Eine „Spiegel“ Auswertung der Schiffsbewegungen zeigt es ganz deutlich. Mit Abstand auf Platz 1 steht die EU (2,1 Mio. t), gefolgt auf Platz 2 von der Türkei (679.000 t). Platz 3 der Empfängerländer belegt China mit 399.000 t, danach kommt Ägypten (313.000 t). Weit zurück liegen Länder wie Israel, Indien und Südkorea. Die wirklich bedürftigen Staaten wie Jemen, Sudan, Somalia, Libanon, Dschibuti, Syrien oder Libyen tauchen weit abgeschlagen mit verschwindend geringen Mengen auf.

Es geht um Stabilisierung der Weltmärkte?
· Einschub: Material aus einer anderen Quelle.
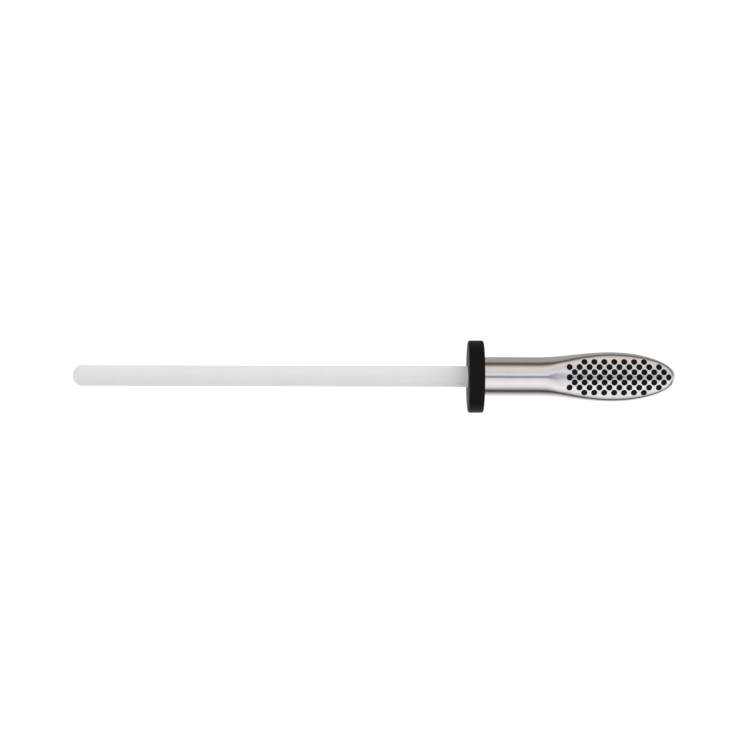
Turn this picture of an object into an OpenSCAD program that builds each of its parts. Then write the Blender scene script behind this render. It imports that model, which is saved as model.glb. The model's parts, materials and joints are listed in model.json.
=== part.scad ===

Schon ändert sich – zumindest bei Marktverfechtern – die Argumentation. Es gehe, so beispielsweise Prof. Dr. Matin Qaim von der Uni Bonn, gar nicht so sehr darum, wohin aktuell das Getreide gehe, sondern dass sich die Weltmarktpreise entspannen. Man müsse zwar die Not in Afrika im Blick haben, aber nicht unbedingt dadurch, dass man jetzt in die privatwirtschaftlich organisierten Märkte eingreife. Tatsächlich ist der globale Weizenpreis auf etwa 320 – 340 € je Tonne gesunken, liegt aber immer noch deutlich über dem Niveau vor dem Krieg. Schon damals war der Brotpreis in vielen Ländern kaum bezahlbar. Also geht es gar nicht in erster Linie darum, die „hungernden Kinder“ in Afrika und Nahost zu sättigen, sondern die Getreidemärkte zu beruhigen, vielleicht die Spekulation und die Zufallsgewinne zu begrenzen und den Weltmarktpreis zu stabilisieren. Aus einer gedacht großmütigen Geste der Verhandler blieb ein schnödes Geschäft von Handelskonzernen, Schiffseignern, Brokern und Finanzjongleuren übrig.

Ähnlich defensiv äußert sich auch die EU- Kommission. Die UN-Vereinbarung zur Freigabe ukrainischen Getreides auf dem Seeweg habe „zu einem Preisrückgang auf den Weltmärkten“ geführt. „Alle Getreidemengen, die aus der Ukraine in die EU gelangen, führen entweder direkt oder indirekt zu einem erhöhten Angebot für Drittländer.“ Tatsächlich hatten die meisten Schiffe seit Anfang August Mais geladen, der meist in viehreichen Ländern als Futtermittel verwendet wird. Nicht umsonst ist ein erheblicher Teil des ukrainischen Maises nach Spanien geflossen, weil dort wegen der wochenlangen Dürre das Futter für die wachsende Schweineproduktion benötigt wurde.

Hauptsache Geschäfte

Aber die Rechtfertigung wird noch drastischer. Nicht jede Lieferung aus der Ukraine in arme Länder werde überhaupt benötigt, sagt Qaim: „Mais wird beispielsweise im nordafrikanischen oder arabischen Raum kaum gegessen.“ Fokussiere man sich ausschließlich auf die Zielhäfen der Schiffe, so wie Putin es mache, könne man leicht einen verzerrten Eindruck gewinnen.

Auch der deutsche Agrarhandelsverband findet es nicht verwerflich, dass ein Großteil der Agrarprodukte aus der Ukraine in westlichen Häfen landet. Dadurch würden dort Kapazitäten frei. Weizen, der beispielsweise schon in Rostock liegt, könne dann in andere Länder außerhalb der EU exportiert werden. Um Putins Vorwürfe zu entkräften, müssten sich Juristen nun also die Verträge anschauen, was dort niedergeschrieben wurde und wohin Schiffe liefern dürfen oder müssen.

Natürlich hat die EU-Kommission im Grundsatz recht. „Wir würden diese Diskussion und diese Nahrungsmittelkrise nicht haben, wenn Russland seine Aggression gegen die Ukraine nicht gestartet hätte.“ Auch der Diebstahl ukrainischen Getreides durch die russische Armee ist nicht zu rechtfertigen.

Der Marktbeobachter wird aber den Eindruck nicht los, dass es nicht um Nahrungsmittelversorgung oder Hungerbekämpfung geht. Hauptsache die Geschäfte der Agrargroßindustrie, Exportmultis und Getreidespekulanten laufen wieder wie geschmiert. Es bleibt dabei, dass der Hunger in der Welt kein Erzeugungs-, sondern ein Problem der Verteilung und Kaufkraft ist. Globale Geschäftemacherei versteckt sich mal wieder hinter der moralischen Attitüde der Hungerbekämpfung der Ärmsten. Man kann es auch Heuchelei nennen.